Many years later, Sumathi is now living with her son Shankar in Delhi, while Rajashekhar is a rich estate owner in Kashmir. Rajashekhar's niece Nalini encounters Shankar in Delhi and recommends him to manage her uncle's estate in Kashmir. Guru, Shankar's doppelgänger, also arrives in Kashmir for a romantic quest with his rich girlfriend Malathi. Through Shankar, Rajashekhar manages to establish contact with Sumathi and is overwhelmed with joy.

Before Rajashekhar can meet Sumathi, trouble arrives in the form of Rajashekhar's erstwhile crooked business partners, who are after a valuable necklace stolen from a temple in Delhi, which they believe is now in Rajashekhar's possession.
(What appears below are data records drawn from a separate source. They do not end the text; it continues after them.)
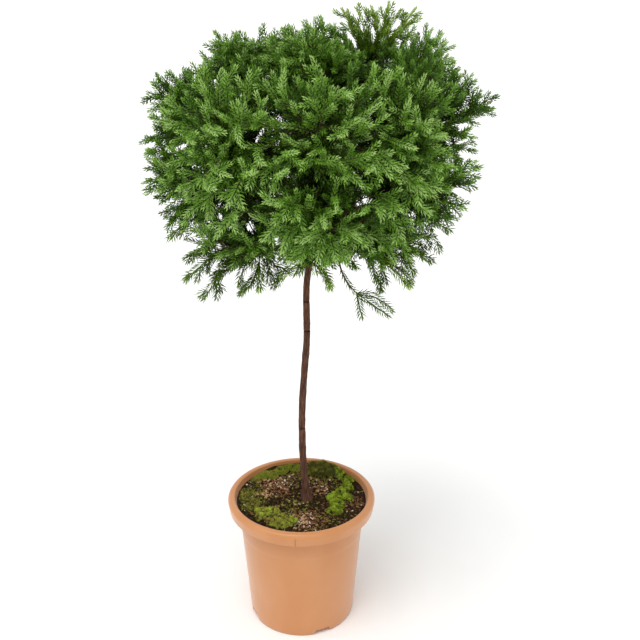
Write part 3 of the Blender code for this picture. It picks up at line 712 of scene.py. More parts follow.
# ---- pot
@dataclass
class Container:
    """The turned pot: flat floor, tapered wall, rolled rim with a skirt, and foot notches."""

    height: float = 0.253
    rim_radius: float = 0.140
    rim_drop: float = 0.0250
    mouth_radius: float = 0.1266
    shoulder_radius: float = 0.1196
    foot_radius: float = 0.1013
    wall: float = 0.0028
    floor: float = 0.0045
    floor_fillet: float = 0.006
    ledge_height: float = 0.1845
    ledge_fade: float = 0.0012
    ledge: float = 0.0007
    crest: float = 0.0075
    hem: float = 0.0014
    skirt_draft: float = 0.0026
    lip: float = 0.003
    lip_draft: float = 0.0008
    notches: int = 4
    notch_azimuth: float = math.radians(294)
    notch_width: float = 0.036
    notch_height: float = 0.009
    notch_depth: float = 0.013
    notch_round: float = 0.005
    wall_end: float = 0.012
    wall_rows: int = 60
    hub_radius: float = 0.001
    seam_azimuth: float = math.radians(266.5)
    seam_width: float = 0.0010
    seam_depth: float = 0.0020
    seam_rise: float = 0.004
    steps: int = 480

    @property
    def shoulder(self) -> float:
        """Height of the rim's lower edge."""
        return self.height - self.rim_drop

    def outside(self, height: Array) -> Array:
        """Outer radius of the wall: a straight taper and the ledge below the rim.

        Args:
            height: Heights above the foot.

        Returns:
            One radius a height.
        """
        taper = (self.shoulder_radius - self.foot_radius) / self.shoulder
        start = self.ledge_height - self.ledge_fade
        ledge = self.ledge * smoothstep(height, start, self.ledge_height)
        return self.foot_radius + taper * height + ledge - self.ledge

    def inside_profile(self) -> Array:
        """(r, z) from the middle of the floor to the lip of the mouth."""
        fillet = self.floor_fillet
        inner = float(self.outside(np.array(self.floor))) - self.wall - fillet
        flat = np.column_stack([np.linspace(self.hub_radius, inner, 6), np.full(6, self.floor)])
        bend = corner((inner, self.floor + fillet), fillet, -90, 0, 5)[1:]
        z = np.linspace(self.floor + 2 * fillet, self.shoulder - 0.004, 14)
        side = np.column_stack([self.outside(z) - self.wall, z])
        under_lip = (self.mouth_radius - self.lip_draft, self.height - 2 * self.lip)
        middle = (self.mouth_radius + self.lip, self.height - self.lip)
        return np.vstack([flat, bend, side, [under_lip], corner(middle, self.lip, 180, 90, 8)])

    def rim_profile(self) -> Array:
        """(r, z) over the top of the rim, down its skirt and up behind it to the wall."""
        crest, hem = self.crest, self.hem
        top = corner((self.rim_radius - crest, self.height - crest), crest, 82, 0, 12)
        foot = self.rim_radius - self.skirt_draft
        skirt = np.column_stack([
            np.linspace(self.rim_radius, foot, 10)[1:-1],
            np.linspace(self.height - crest, self.shoulder + hem, 10)[1:-1],
        ])
        roll = corner((foot - hem, self.shoulder + hem), hem, 0, -180, 9)
        behind = np.array([
            (foot - self.wall - 0.0004, self.height - 0.009),
            (self.mouth_radius + self.wall + 0.001, self.height - 0.0085),
            (self.shoulder_radius + 0.0016, self.shoulder + 0.004),
        ])
        return np.vstack([top, skirt, roll, behind])

    def foot_profile(self, angles: Array) -> Array:
        """(r, z) down the wall and across the underside, for each angle.

        In a notch the wall ends higher up: a smooth step s of the angle lifts its lower edge by
        s x notch height, and the underside starts behind it.

        Args:
            angles: Where the profile is wanted.

        Returns:
            Array of profile points x angles x 2.
        """
        period = TURN / self.notches
        off = (angles - self.notch_azimuth + period / 2) % period - period / 2
        across = np.abs(off) * self.foot_radius
        half = self.notch_width / 2
        lift = self.notch_height * (1 - smoothstep(across, half - self.notch_round, half))

        def ring(radius: float | Array, z: float | Array) -> Array:
            """Radius and height at every angle."""
            return np.stack(np.broadcast_arrays(radius, z, angles)[:2], axis=-1)

        heights = np.linspace(self.shoulder - 0.002, self.wall_end, self.wall_rows)
        rings = [ring(radius, z) for radius, z in zip(self.outside(heights), heights, strict=True)]
        for share, radius_loss, rise in ((0.4, 0, 0.0018), (0, 0.0006, 0.0006), (0, 0.0018, 0)):
            z = lift + rise + share * (self.wall_end - lift)
            rings.append(ring(self.outside(z) - radius_loss, z))
        back = self.foot_radius - self.notch_depth
        rings += [ring(back + 0.0008, lift), ring(back, lift * 0.8), ring(back - 0.0005, 0)]
        rings += [ring(radius, 0) for radius in np.linspace(back - 0.004, self.hub_radius, 6)]
        return np.array(rings)

    def angles(self) -> Array:
        """Even steps round the pot, with a few more close to the seam."""
        close = np.arange(-4, 5) * (0.5 * self.seam_width / self.rim_radius)
        even = even_turn(self.steps)
        return np.sort(np.concatenate([even, self.seam_azimuth + close]))

    def build(self) -> Piece:
        """Makes the pot and puts it in the place of its solid."""
        angles = self.angles()
        steps = len(angles)
        upper = np.vstack([self.inside_profile(), self.rim_profile()])
        upper = np.broadcast_to(upper[:, None], (len(upper), steps, 2)).copy()
        off = (angles - self.seam_azimuth) * self.rim_radius / self.seam_width
        drop = self.height - upper[:, 0, 1]
        outer = upper[:, 0, 0] > self.rim_radius - self.seam_rise
        on_skirt = smoothstep(drop, self.seam_rise, 3 * self.seam_rise) * outer
        upper[..., 0] -= self.seam_depth * on_skirt[:, None] * np.exp(-(off**2))
        points = revolve(np.concatenate([upper, self.foot_profile(angles)]), angles)
        surface = closed_lathe(points, steps, (self.floor, 0))
        pot = surface.to_object("pot_turned", [PlasticFinish().build()], smooth=True)
        return place(pot, "pot", "pot")


# ---- potting mix
@dataclass(frozen=True)
class Litter:
    """One kind of flake: how many, x, y, spread and share of its spots, size, shape and finish."""

    count: int
    spots: tuple[Spot, ...]
    half_lengths: Pair
    flatness: float
    tone: LitterTone


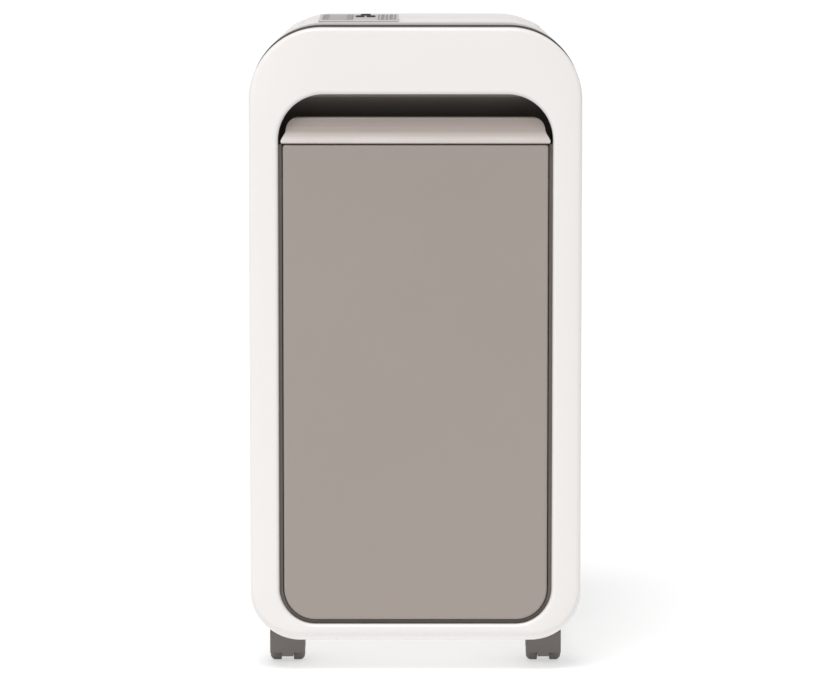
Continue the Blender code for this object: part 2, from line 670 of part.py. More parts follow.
# ---- Top fittings --------------------------------------------------------------------------------
def throat_guide():
    """The paper entry: a flange that follows the arched top, round a slot that narrows towards the cutters."""
    bottom = CUTTER_Z + DISC_R + 5 * MM
    above = DECK_Z + 10 * MM
    half_w, half_depth = THROAT_HALF_W + FLANGE_MARGIN, FLANGE_HALF_DEPTH
    shell = prism("throat_guide", [arch(-FLANGE_RISE) + arch(-FIT)[::-1]], "Y",
                  CUTTER_MID_Y - 2 * half_depth, CUTTER_MID_Y + 2 * half_depth, SHELL_WHITE)
    plan = rectangle(-half_w, half_w, CUTTER_MID_Y - half_depth, CUTTER_MID_Y + half_depth, 8 * MM)
    boolean(shell, prism("flange_plan", [plan], "Z", bottom, above), "INTERSECT")
    duct = prism("throat_duct",
                 [rectangle(-THROAT_HALF_W, THROAT_HALF_W, CUTTER_MID_Y - THROAT_HALF_DEPTH,
                            CUTTER_MID_Y + THROAT_HALF_DEPTH, 2 * MM, 2)],
                 "Z", bottom, above)
    boolean(duct, prism("duct_top", [arch(-1 * MM)], "Y", -DEPTH, DEPTH), "INTERSECT")
    join(shell, duct)
    mouth, narrow = SLOT_GAP / 2 + 5 * MM, SLOT_GAP / 2
    mouth_z, neck_z = DECK_Z + FLANGE_RISE + WALL, DECK_Z - 14 * MM
    slot = [(CUTTER_MID_Y - narrow, bottom - WALL), (CUTTER_MID_Y + narrow, bottom - WALL),
            (CUTTER_MID_Y + narrow, neck_z), (CUTTER_MID_Y + mouth, mouth_z),
            (CUTTER_MID_Y - mouth, mouth_z), (CUTTER_MID_Y - narrow, neck_z)]
    cut(shell, prism("slot_space", [slot], "X", -SLOT_HALF_W, SLOT_HALF_W))


def console_z(y):
    """Height of the console's sloping top."""
    share = (y - CONSOLE_LOW_Y) / (CONSOLE_HIGH_Y - CONSOLE_LOW_Y)
    return DECK_Z + CONSOLE_FRONT_RISE + share * (CONSOLE_REAR_RISE - CONSOLE_FRONT_RISE)


def lens_section(grow, below, above):
    low, high = LENS_LOW_Y - grow, LENS_HIGH_Y + grow
    return [(low, console_z(low) - below), (high, console_z(high) - below),
            (high, console_z(high) + above), (low, console_z(low) + above)]


def console():
    """The sloping control console, its display lens and its three push buttons."""
    edge = 1.2 * MM
    low_y, high_y = CONSOLE_LOW_Y, CONSOLE_HIGH_Y
    section = [(low_y, DECK_Z + FIT), (high_y, DECK_Z + FIT), (high_y, console_z(high_y) - edge),
               (high_y - edge, console_z(high_y)), (low_y + edge, console_z(low_y)),
               (low_y, console_z(low_y) - edge)]
    panel = prism("control_panel", [section], "X", CONSOLE_LOW_X, CONSOLE_HIGH_X, SHELL_WHITE)
    cut(panel, prism("lens_pocket", [lens_section(FIT, LENS_DEPTH + FIT, 5 * MM)], "X",
                     LENS_LOW_X - FIT, LENS_HIGH_X + FIT))
    prism("display_lens", [lens_section(0, LENS_DEPTH, 0.2 * MM)], "X", LENS_LOW_X, LENS_HIGH_X, SMOKED)
    for name, (x, y, radius) in BUTTONS.items():
        cut(panel, rod(f"{name}_hole", radius + BUTTON_GAP, "Z", (x, y, DECK_Z), -5 * MM, 15 * MM))
        top = console_z(y) + 1.5 * MM
        edge_r = 0.6 * MM
        foot = BOARD_Z + BOARD_THICKNESS + 2.9 * MM
        profile = [(0, top), (radius - edge_r, top), (radius, top - edge_r), (radius, DECK_Z),
                   (BUTTON_STEM_R, DECK_Z), (BUTTON_STEM_R, foot), (0, foot)]
        cap = turned(name, [(r, h - top) for r, h in profile], "Z", (x, y, top), 16, CASTER_PLASTIC)
        pivot(f"{name}_travel", (x, y, top), cap)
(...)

The partners kidnap Sumathi and imprison and torture Rajashekhar and a final fight ensues in which Shankar and Guru (who are revealed to be twins) rescue and reunite with their parents.

== Cast ==

- Rajkumar as:
  - Rajashekhar alias Jayaraj
  - Shankar, Rajashekhar's son and Guru's brother
  - Guru, Rajashekhar's son and Shankar's brother
- Jayamala as Nalini, Rajashekhar's niece
- Padmapriya as Malathi, Guru's love interest
- Kanchana as Sumati, Rajashekhar's wife and Shankar and Guru's mother
- Balakrishna as Adv. Lakshman Rao
- Vajramuni as Premkumar
- Thoogudeepa Srinivas as Madanlal
- Sampath as Gurumurthy, Malathi's Grandfather
- Tiger Prabhakar as Tiger
- Uma Shivakumar as Dr. Prema, Lakshman Rao's Sister
- Cudavalli Chandrashekar as Divakar alias Duplicate Shankar, Madanlal's Son
- Chi. Udayashankar
- Honnavalli Krishna
- Vaishali Kasaravalli
- Keerthi Raj

==Soundtrack==

The music was composed by Upendra Kumar with lyrics for the soundtrack by Chi. Udayashankar. All the songs were sung by Rajkumar himself.

Track list
| No. | Title | Lyrics | Singer(s) | Length |
|---|---|---|---|---|
| 1. | "Cheluveya Nota Chenna" | Chi. Udayashankar | Dr. Rajkumar |  |
| 2. | "Love Me Or Hate Me" | Chi. Udayashankar | Dr. Rajkumar |  |
| 3. | "Eneno Aase Nee Thanda" | Chi. Udayashankar | Dr. Rajkumar Vani Jayaram |  |
| 4. | "Chinna Baallali Ee Raathri" | Chi. Udayashankar | Dr. Rajkumar |  |
| 5. | "Naa Benkiyanthe Naa Gaaliyanthe" | Chi. Udayashankar | Rajkumar P. B. Sreenivas |  |
| 6. | "Cheluveya Nota Chenna (sad)" | Chi. Udayashankar | Dr. Rajkumar |  |

== Release ==
Shankar Guru was released on 17 February 1978

== Reception ==
Shankar Guru garnered positive responses from the audience as well as critics and was a phenomenal success in all centers and completed 100 days in many theatres. The film had a theatrical run of over a year and grossed ₹3.26 crore in its final run. The film was declared a industry hit when it became the first Kannada film to gross over ₹3 crores at the box office, breaking the record of 1972 film Bangaarada Manushya which also made the movie the highest grossing Kannada film of the 1970's.

== Remakes ==
It was remade in Tamil as Thirisoolam, in Telugu as Kumara Raja and in Hindi as Mahaan in which Rajkumar's characters were played by Sivaji Ganesan, Krishna and Amitabh Bachchan respectively. The Telugu version had Jayanthi reprising Kanchana's role, while Jaya Prada reprised the role of Padmapriya. The names of all the characters including the henchmen were retained in the Tamil version.

== Awards ==
- 1977–78 Karnataka State Film Awards
  - Best Editor – P. Bhaktavatsalam

== Trivia ==
The film's title Shankar Guru was named after Chi. Udayashankar's sons Ravishankar and Chi. Guru Dutt. It was the first film in which Tiger Prabhakar's character was named Tiger, and also marks Chandrashekhar's second collaboration with Rajkumar after Raja Nanna Raja. During the making of the film, S. K. Bhagavan narrated a play called Lithuania by Rupert Brooke (titled The Return of the Soldier in Russian) to Rajkumar. The film was planned to be shot in Ladakh and some preparation was undertaken, but Dr. Rajkumar backed out as he felt the story was too dark. In 2018, Dayal Padmanabhan adapted the play into a film titled Aa Karaala Ratri.